Die Rezension bezieht sich auf eine nicht mehr lieferbare Ausgabe.

89/90 von Peter Richter

Von: 54books
17.07.2015

Peter Richter hat ein grandioses Buch über die Zeit der Wende geschrieben, dass ich trotzdem nicht zu Ende lesen kann. 042_87462_153640_xlEine kindlich unbeschwerte, pubertäre Stimmung herrscht in Dresden 1989. Man rebelliert ein bisschen und versucht doch angepasst genug zu sein, um die gewünschte Schulform besuchen zu dürfen. Jungsfreundschaften und zarte Mädchenbande sind der Rahmen, in dem sich das Leben des Protagonisten bewegt, doch der Zeitpunkt des Umsturzes rückt näher und wird Biographien verändern. Richter tritt aufs Gas und lässt wieder bedächtige Ruhe einkehren, er mischt kurze Viertelseiten-Episoden mit längeren Passagen. Der Autor ist ungeheuer klug, was man, wenn nicht aus Deutsches Haus oder Über das Trinken, dann zumindest aus seinen Texten für diverse Zeitungen, inzwischen der Süddeutschen Zeitung, weiß. "Und weil im Westen die ganzen alten Nazis schon wieder beziehungsweise immer noch in den Behörden, den Gerichten, den Schulen und den Universitäten saßen, während im Osten mal was Neues angefangen wurde. Und weil es ganz so aussah, als ob das auch das Bessere sei, wenigstens moralisch.
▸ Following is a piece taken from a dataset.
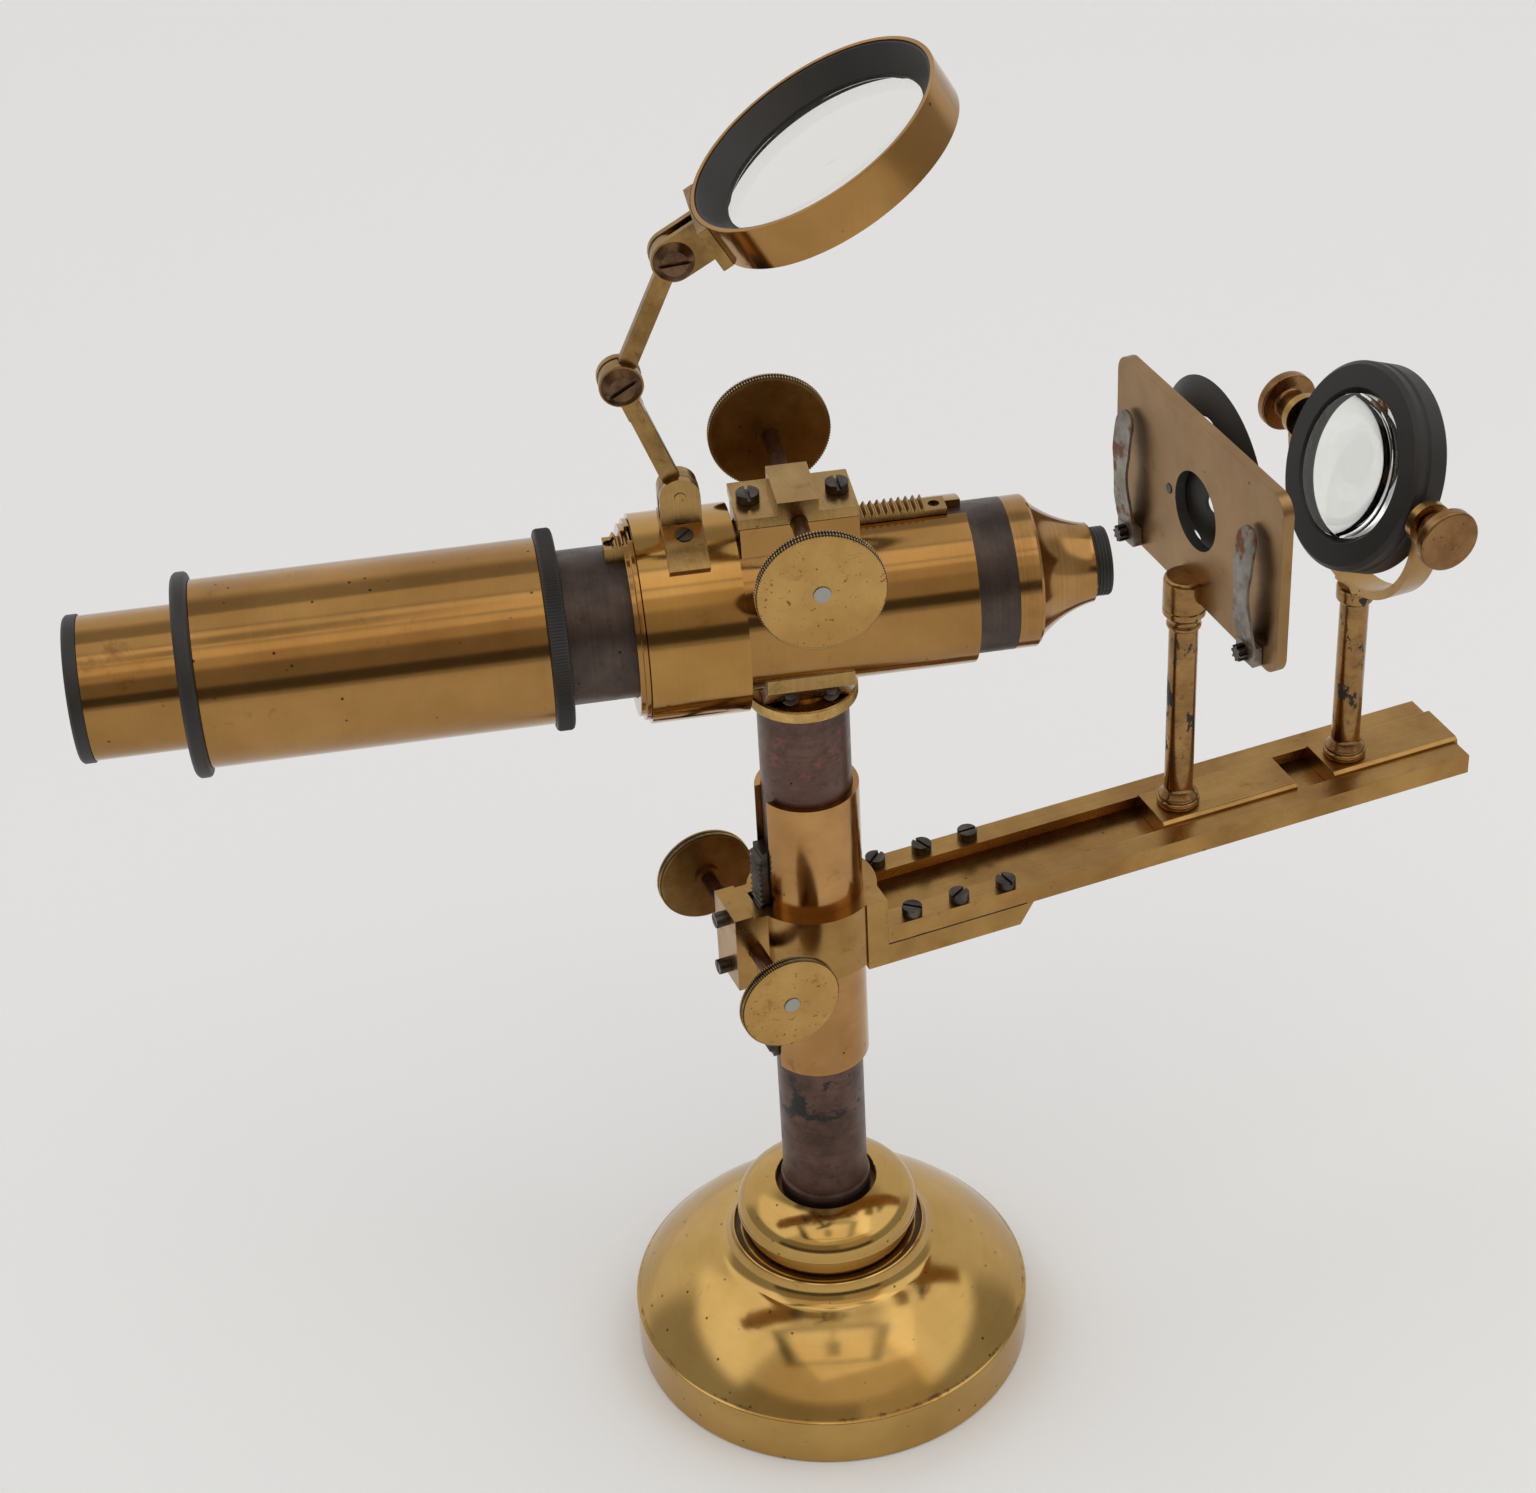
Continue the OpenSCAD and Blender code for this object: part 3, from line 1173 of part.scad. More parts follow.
// Upright brass plate with the aperture
module stage_plate() {
    corner = 6;
    color(brass) translate([0, -plate_dy, 0]) difference() {
        union() {
            translate([plate_x0, -plate_half + corner, plate_z0])
                cube([plate_t, 2 * (plate_half - corner), plate_z1 - plate_z0]);
            translate([plate_x0, -plate_half, plate_z0 + corner])
                cube([plate_t, 2 * plate_half, plate_z1 - plate_z0 - 2 * corner]);
            for (s = [-1, 1], z = [plate_z0 + corner, plate_z1 - corner])
                translate([0, s * (plate_half - corner), z]) rod_x(plate_x0, plate_x1, corner, small_fn);
        }
        translate([0, 0, aperture_z]) rod_x(plate_x0 - 1, plate_x1 + 1, aperture_r);
        translate([0, wheel_dy, wheel_z]) rod_x(plate_x0 - 1, plate_x1 + 1, 1.5 + seat_gap, small_fn);
        for (s = [-1, 1]) translate([0, s * clip_y, clip_z])
            rod_x(plate_x0 - 1, plate_x1 + 1, 1 + seat_gap, small_fn);
    }
}

// Toothed-head screws that hold the clips
module clip_screws() {
    x1 = plate_x0 - clip_foot_t - run_gap;
    head = 1.7;
    color(steel) for (s = [-1, 1]) translate([0, s * clip_y - plate_dy, clip_z]) {
        rod_x(x1 - head, plate_x1 - 0.2, 1, small_fn);
        rod_x(x1 - head - 0.9, x1 - run_gap, head, small_fn);
        for (a = [0:45:315]) rotate([a, 0, 0]) translate([x1 - head - 0.9, -0.32, 0])
            cube([head + 0.9 - run_gap, 0.64, head + 0.7]);
    }
}

// Bowed spring clip that turns on its screw, leaning by a few degrees
module stage_clip(y, lean) {
    bow = 2.4;
    bow_r = (pow(clip_len / 2, 2) + bow * bow) / (2 * bow);
    mid_z = clip_len / 2;
    color(steel) translate([0, y - plate_dy, clip_z]) rotate([-lean, 0, 0]) difference() {
        union() {
            translate([plate_x0 - clip_foot_t, -clip_half, -3])
                cube([clip_foot_t - 0.15, 2 * clip_half, 5.6]);
            intersection() {
                translate([plate_x0 - 0.4 + bow_r - bow - clip_t, clip_half + 1, mid_z]) rotate([90, 0, 0])
                    linear_extrude(2 * clip_half + 2) difference() {
                        circle(r = bow_r + clip_t, $fn = 360);
                        circle(r = bow_r, $fn = 360);
                    }
                translate([plate_x0 - 8, 0, 0]) rotate([90, 0, 90]) linear_extrude(8) difference() {
                    union() {
                        translate([-clip_half, -3]) square([2 * clip_half, clip_len - clip_half + 3]);
                        translate([0, clip_len - clip_half]) circle(r = clip_half, $fn = small_fn);
                    }
                    for (s = [-1, 1]) translate([s * (clip_half + 24.6), clip_len * 0.48])
                        circle(r = 25.6, $fn = 180);
                }
                translate([plate_x0 - 8, -10, -3]) cube([8 - 0.2, 20, clip_len + 3]);
            }
        }
        rod_x(plate_x0 - 10, plate_x0 + 1, 1 + run_gap, small_fn);
    }
}

module stage_clip_near() {
    stage_clip(-clip_y, clip_lean_near);
}

module stage_clip_far() {
    stage_clip(clip_y, clip_lean_far);
}

// Screw that the diaphragm wheel turns on
module wheel_pivot() {
    color(steel) translate([0, wheel_y, wheel_z]) {
        rod_x(plate_x0 - 0.3, plate_x1 + wheel_gap + wheel_t + 1.2, 1.5, small_fn);
        rod_x(plate_x1 + wheel_gap + wheel_t + 0.9, plate_x1 + wheel_gap + wheel_t + 2.4, 3, small_fn);
    }
}

// Dished wheel of diaphragms behind the plate
module diaphragm_wheel() {
    apex = plate_x1 + wheel_gap;
    color(black) difference() {
        translate([apex + wheel_sphere_r, wheel_y, wheel_z]) intersection() {
            difference() {
                sphere(r = wheel_sphere_r, $fn = 180);
                sphere(r = wheel_sphere_r - wheel_t, $fn = 180);
            }
            rod_x(-wheel_sphere_r - 1, -wheel_sphere_r + wheel_deep, wheel_r + 2);
        }
        translate([0, wheel_y, wheel_z]) {
            rod_x(apex - 1, apex + 3, 1.5 + run_gap, small_fn);
            for (i = [0:4]) rotate([72 * i - 3, 0, 0]) translate([0, -wheel_dy, 0])
                rod_x(apex - 1, apex + wheel_deep, wheel_hole_r[i], small_fn);
        }
    }
}

module condenser_slider() {
    rail_slider(cond_x, cond_slider_x0, cond_slider_x1);
}

// Post of the condenser with a neck ring
module condenser_post() {
    color(copper_brass) translate([cond_x, 0, 0]) {
        rail_post(cond_post_z);
        translate([0, 0, cond_post_z - neck_ring_h]) rotate_extrude($fn = round_fn) polygon([
            [0, 0], [post_r, 0], [post_r + neck_ring_step, neck_ring_h / 4],
            [post_r + neck_ring_step, neck_ring_h - 0.8], [post_r + neck_ring_step - 0.8, neck_ring_h],
            [0, neck_ring_h]
        ]);
    }
}

// Half-round brass fork with two ears
module condenser_fork() {
    color(brass) translate([cond_x, 0, cell_z]) difference() {
        union() {
            translate([0, 0, -fork_drop]) difference() {
                rod_x(-fork_w / 2, fork_w / 2, fork_r1);
                rod_x(-fork_w, fork_w, fork_r0);
                translate([-fork_w, -fork_r1 - 1, 0]) cube([2 * fork_w, 2 * fork_r1 + 2, fork_r1 + 2]);
            }
            for (s = [-1, 1]) translate([0, s * (fork_r0 + fork_t / 2), 0]) {
                rod_y(-fork_t / 2, fork_t / 2, ear_r);
                translate([-fork_w / 2, -fork_t / 2, -ear_r]) cube([fork_w, fork_t, ear_r]);
            }
            translate([-fork_w / 2, -fork_seat_half, -fork_drop - fork_r1 - fork_seat_t + seat_gap])
                cube([fork_w, 2 * fork_seat_half, fork_seat_t + fork_t / 2]);
        }
        rod_y(-2 * fork_r1, 2 * fork_r1, tilt_pin_r + run_gap);
    }
}

// The frame of the cell: X along its own axis, tilted about the trunnions
module in_cell() {
    translate([cond_x, 0, cell_z]) rotate([0, cell_tilt, 0]) children();
}

// Front ring of the lens cell
module cell_front() {
    edge = 1.2;
    x0 = -cell_front_t;
    x1 = -cell_seam;
    color(black) in_cell() rotate([0, 90, 0]) rotate_extrude($fn = round_fn) polygon([
        [glass_r, x0 + 2.2], [glass_r + 1.6, x0], [cell_r - edge, x0], [cell_r, x0 + edge],
        [cell_r, x1], [glass_r + 2.6, x1], [glass_r + 2.6, cell_seat_x], [glass_r, cell_seat_x]
    ]);
}

// Back ring of the lens cell with a fine knurled band
module cell_back() {
    x0 = seat_gap - cell_seam;
    x1 = cell_back_t;
    color(black) in_cell() difference() {
        rotate([0, 90, 0]) rotate_extrude($fn = round_fn) polygon([
            [glass_r + 2.6, x0], [cell_r - 0.5, x0], [cell_r - 0.5, x0 + 1.4], [cell_r, x0 + 1.8],
            [cell_r, x1 - 0.8], [cell_r - 0.8, x1], [glass_r, x1], [glass_r, x1 - 1], [glass_r + 2.6, x1 - 1]
        ]);
        rod_y(-2 * fork_r1, 2 * fork_r1, tilt_pin_r + seat_gap);
    }
}

// Thick lens of the condenser, nearly flat in front and steep behind
module condenser_lens() {
    r = glass_r + 2.6 - seat_gap;
    x0 = cell_seat_x + seat_gap;
    x1 = cell_back_t - 1 - seat_gap;
    clear_r = glass_r - 0.4;
    front = 2;
    back = 7;
    front_ball = (clear_r * clear_r + front * front) / (2 * front);
    back_ball = (clear_r * clear_r + back * back) / (2 * back);
    color(glass) in_cell() rotate([0, 90, 0]) rotate_extrude($fn = round_fn) {
        translate([0, x0]) square([r, x1 - x0]);
        intersection() {
            translate([0, x0 - front - 1]) square([clear_r, front + 1.1]);
            translate([0, x0 - front + front_ball]) circle(r = front_ball, $fn = 360);
        }
        intersection() {
            translate([0, x1 - 0.1]) square([clear_r, back + 1]);
            translate([0, x1 + back - back_ball]) circle(r = back_ball, $fn = 360);
        }
    }
}

// Two knobs on pins that carry the cell in the ears of the fork
module trunnion_knobs() {
    color(brass) in_cell() for (s = [0, 180]) rotate([0, 0, s]) {
        rod_y(cell_r - 1.6, tilt_knob_y - tilt_knob_t + 0.1, tilt_pin_r);
        rod_y(fork_r1 + pass_gap, tilt_knob_y - tilt_knob_t + 0.1, tilt_collar_r);
        translate([0, tilt_knob_y - tilt_knob_t, 0]) rotate([-90, 0, 0])
            rotate_extrude($fn = round_fn) polygon([
                [0, 0], [tilt_knob_r - 0.5, 0], [tilt_knob_r, 0.5], [tilt_knob_r, tilt_knob_t - 0.6],
                [tilt_knob_r - 0.7, tilt_knob_t], [0, tilt_knob_t]
            ]);
    }
}

base_shell();
pillar_tube();
pillar_head();
pillar_rack();
guide_sleeve();
bracket();
pinion_cap();
pinion_cap_screws();
rail();
rail_screws();
low_shaft();
low_knobs();
head_disc();
saddle();
saddle_screws();
body_tube();
body_end_ring();
pinion_plate();
pinion_plate_screws();
up_shaft();
up_knobs();
focus_tube();
focus_rack();
focus_rack_screws();
draw_sleeve();
sleeve_ring();
eye_flange();
nose_cone();
objective_tip();
objective_lens();
eye_tube();
eye_cap();
eye_lens();
field_lens();
loupe_collar();
loupe_bracket();
loupe_bracket_screw();
link_lower();
elbow_screw();
link_upper();
loupe_holder();
top_screw();
loupe_ring();
loupe_cell();
loupe_lens();
stage_slider();
stage_post();
stage_plate();
clip_screws();
wheel_pivot();
diaphragm_wheel();
stage_clip_near();
stage_clip_far();
condenser_slider();
condenser_post();
condenser_fork();
cell_front();
cell_back();
condenser_lens();
trunnion_knobs();
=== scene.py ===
import math

import bmesh
import bpy
from mathutils import Matrix, Vector


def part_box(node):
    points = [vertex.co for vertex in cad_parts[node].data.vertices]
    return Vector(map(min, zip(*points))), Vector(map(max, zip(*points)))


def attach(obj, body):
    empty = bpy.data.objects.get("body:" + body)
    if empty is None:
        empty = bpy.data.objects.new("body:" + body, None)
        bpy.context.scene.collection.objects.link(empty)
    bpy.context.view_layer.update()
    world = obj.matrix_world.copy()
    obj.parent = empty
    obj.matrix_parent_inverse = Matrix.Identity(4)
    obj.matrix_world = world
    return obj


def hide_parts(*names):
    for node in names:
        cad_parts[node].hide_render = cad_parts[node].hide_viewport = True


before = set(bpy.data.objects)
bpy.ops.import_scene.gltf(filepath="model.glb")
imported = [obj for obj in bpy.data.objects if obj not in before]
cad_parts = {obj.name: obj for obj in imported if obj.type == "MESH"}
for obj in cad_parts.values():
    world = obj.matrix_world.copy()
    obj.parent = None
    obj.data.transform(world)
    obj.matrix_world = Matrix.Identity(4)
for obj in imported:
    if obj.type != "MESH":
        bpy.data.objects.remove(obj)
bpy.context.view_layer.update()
scene = bpy.context.scene
scene.view_settings.view_transform = "Standard"
MM = 0.001

# The photographer's camera. A long lens on a full frame looks down at the instrument from its
# left front, turned by a few degrees. The place and the angles were fitted to the photograph.
camera_place = Vector((-0.25897, -0.66588, 0.72152))
heading, pitch, roll = math.radians(20.45), math.radians(35.16), math.radians(-3.28)
film_width_mm, focal_length_mm = 36, 75.18
ahead = Vector((math.sin(heading) * math.cos(pitch), math.cos(heading) * math.cos(pitch), -math.sin(pitch)))
level = Vector((math.cos(heading), -math.sin(heading), 0))
upright = level.cross(ahead)
right = math.cos(roll) * level + math.sin(roll) * upright
up = math.cos(roll) * upright - math.sin(roll) * level
camera = bpy.data.objects.new("camera", bpy.data.cameras.new("camera"))
scene.collection.objects.link(camera)
camera.data.sensor_fit = "HORIZONTAL"
camera.data.sensor_width = film_width_mm
camera.data.lens = focal_length_mm
camera.data.clip_end = 20
camera.matrix_world = Matrix.Translation(camera_place) @ Matrix((right, up, -ahead)).transposed().to_4x4()
scene.camera = camera


# The table. A pale grey sheet of paper lies under the stand and runs on far behind it. Its colour is
# painted a little lighter towards the camera: painted light that evens out the dimmer light near it.
def srgb(text):
    """The linear colour of a hex sRGB value."""
    parts = [int(text[i:i + 2], 16) / 255 for i in (1, 3, 5)]
    return tuple(c / 12.92 if c <= 0.04045 else ((c + 0.055) / 1.055) ** 2.4 for c in parts) + (1,)


def add(tree, kind, inputs=None, **settings):
    """Adds a node with its settings and inputs, each a value or another node's output."""
    made = tree.nodes.new(kind)
    for name, value in settings.items():
        setattr(made, name, value)
    for name, value in (inputs or {}).items():
        if isinstance(value, bpy.types.NodeSocket):
            tree.links.new(value, made.inputs[name])
        else:
            made.inputs[name].default_value = value
    return made


def new_material(name):
    """A material with an empty tree: the material, its tree and output, and the place on a piece."""
    material = bpy.data.materials.new(name)
    material.use_nodes = True
    tree = material.node_tree
    tree.nodes.clear()
    place = add(tree, "ShaderNodeTexCoord").outputs["Object"]
    return material, tree, add(tree, "ShaderNodeOutputMaterial"), place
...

Und weil Leute wie Anna Seghers oder Bertolt Brecht das auch so sahen. Weil damals die Deutsche Reichsbahn dafür sorgte, dass man nach einer Aufführung in Brechts Berliner Ensemble mit dem Spätzug noch nach Hause kam. Und natürlich, weil dieses Zuhause der absolut schönste Ort der ganzen Welt sein konnte..." Der Grund dafür, dass ich das Buch trotz solcher Passagen der Hellsichtigkeit und solcher des besten Humors nicht zu Ende lesen kann ist trivial. Mir fehlt, zu spät geboren, das Hintergrundwissen der kleinen DDR-Schnurren und großen -Sünden, die zwar allesamt in unterhaltsamen Fußnoten erläutert werden, aber meinen Lesefluss zu sehr bremsen. Gleiches gilt für die Marotte R.s seine Personen nicht mit vollen Namen zu benennen sondern grundsätzlich abzukürzen. Die Ungeduld hält mich von 89/90 ab. Ich habe nun aber das Buch meiner Mutter gegeben, sie wird es lieben, wie sicher viel andere, denen ich den Lesespaß von Herzen gönne. "[…] der Abschied von der Ideologie des Zweittaktmotors war damit eingeleitet. Der Zweitaktmotor war in jenem Land so sakrosankt gewesen wie der Führungsanspruch der SED. Dass jetzt hier Viertakter verbaut wurden, hätte einem im Prinzip schon Symbol genug sein müssen für das nahende Ende. Aber wir sahen das trotzdem nicht. Wir freuten uns auf Porschemotoren für den Trabant."